Dataset section:
::::::::::
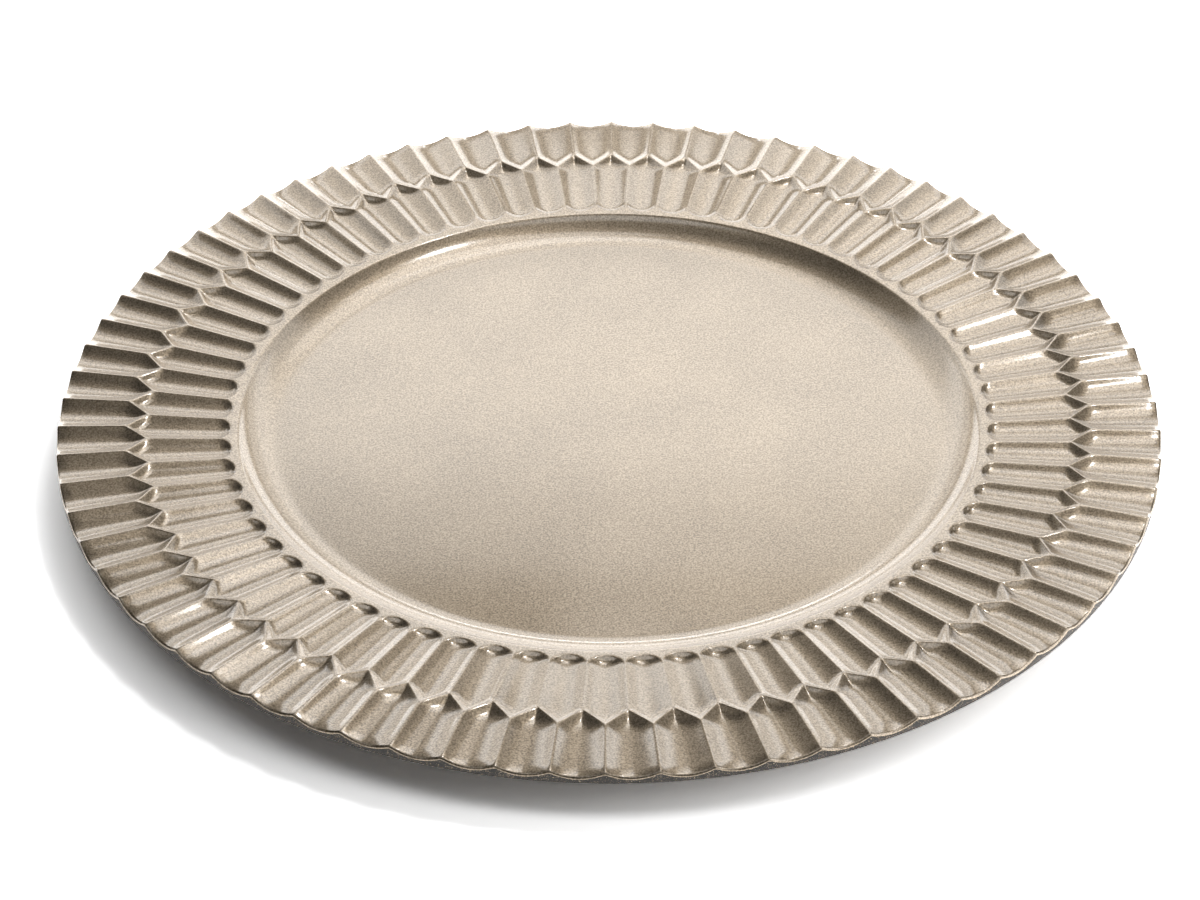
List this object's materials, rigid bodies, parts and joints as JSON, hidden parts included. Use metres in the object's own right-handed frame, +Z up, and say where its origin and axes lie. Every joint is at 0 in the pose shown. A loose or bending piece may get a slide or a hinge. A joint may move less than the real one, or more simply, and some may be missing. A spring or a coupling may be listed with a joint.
{
  "type": "charger plate",
  "caption": "Round moulded charger plate with a flat well, a curved verge and a wide rim of interlocking inner and outer flutes, standing on stick-on rubber feet",
  "frame": {"origin": "on the plate's axis, in the plane of the table that its rubber feet stand on", "axes": "+Z up along the plate's axis of symmetry, with the well facing +Z; +X runs out along one ridge of the outer ring of flutes, and -Y faces the camera of the picture"},
  "size_m": [0.33, 0.33, 0.016],
  "materials": {
    "champagne_lacquer": "injection-moulded plastic with a satin champagne metallic lacquer of fine visible flake",
    "foot_rubber": "matt black anti-slip rubber",
    "foam_adhesive": "pale double-sided adhesive film"
  },
  "bodies": {
    "root": {"fluted_plate": "champagne_lacquer", "rubber_foot_1": "foot_rubber", "rubber_foot_2": "foot_rubber", "rubber_foot_3": "foot_rubber", "rubber_foot_4": "foot_rubber", "adhesive_disc_1": "foam_adhesive", "adhesive_disc_2": "foam_adhesive", "adhesive_disc_3": "foam_adhesive", "adhesive_disc_4": "foam_adhesive"}
  },
  "joints": []
}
::::::::::
Work to complete: Output the data above exactly, please, line for line.

Task response:
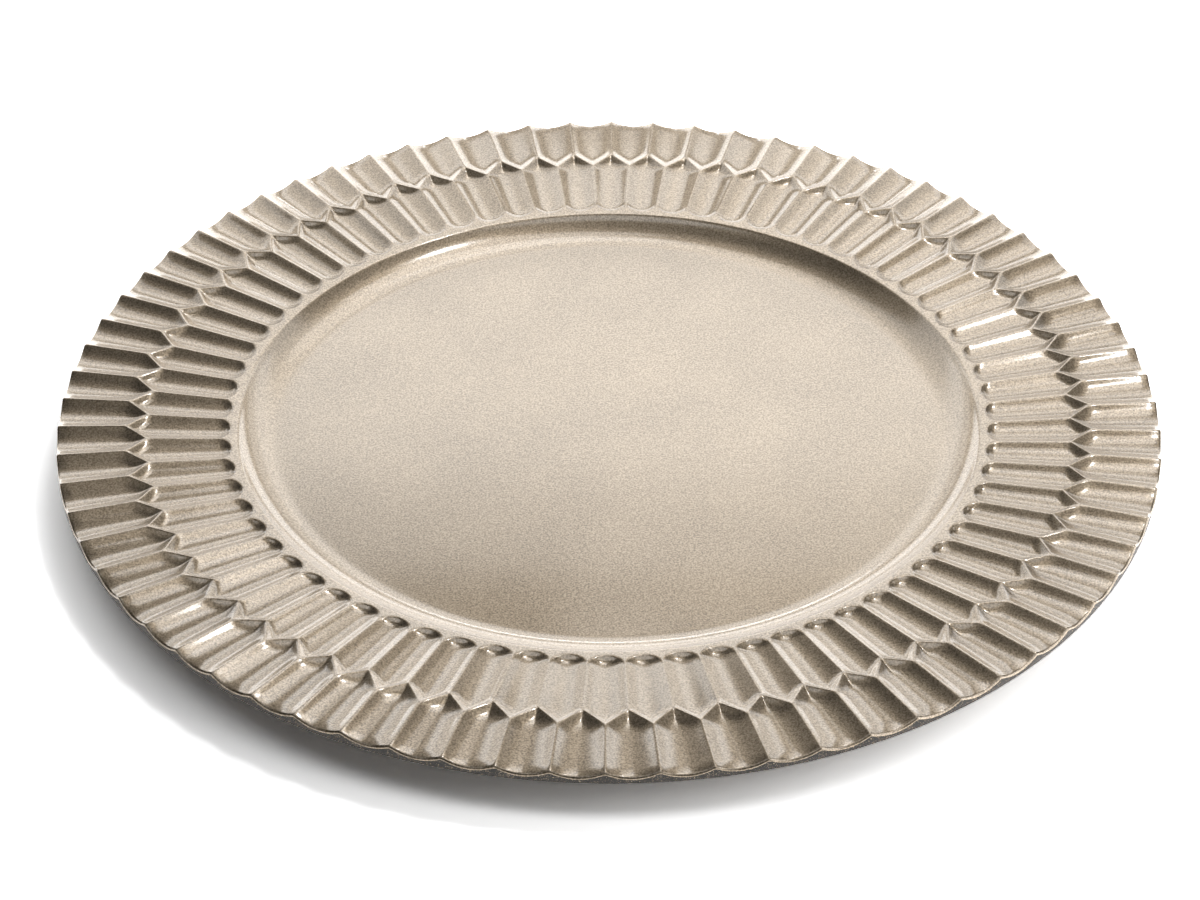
List this object's materials, rigid bodies, parts and joints as JSON, hidden parts included. Use metres in the object's own right-handed frame, +Z up, and say where its origin and axes lie. Every joint is at 0 in the pose shown. A loose or bending piece may get a slide or a hinge. A joint may move less than the real one, or more simply, and some may be missing. A spring or a coupling may be listed with a joint.
{
  "type": "charger plate",
  "caption": "Round moulded charger plate with a flat well, a curved verge and a wide rim of interlocking inner and outer flutes, standing on stick-on rubber feet",
  "frame": {"origin": "on the plate's axis, in the plane of the table that its rubber feet stand on", "axes": "+Z up along the plate's axis of symmetry, with the well facing +Z; +X runs out along one ridge of the outer ring of flutes, and -Y faces the camera of the picture"},
  "size_m": [0.33, 0.33, 0.016],
  "materials": {
    "champagne_lacquer": "injection-moulded plastic with a satin champagne metallic lacquer of fine visible flake",
    "foot_rubber": "matt black anti-slip rubber",
    "foam_adhesive": "pale double-sided adhesive film"
  },
  "bodies": {
    "root": {"fluted_plate": "champagne_lacquer", "rubber_foot_1": "foot_rubber", "rubber_foot_2": "foot_rubber", "rubber_foot_3": "foot_rubber", "rubber_foot_4": "foot_rubber", "adhesive_disc_1": "foam_adhesive", "adhesive_disc_2": "foam_adhesive", "adhesive_disc_3": "foam_adhesive", "adhesive_disc_4": "foam_adhesive"}
  },
  "joints": []
}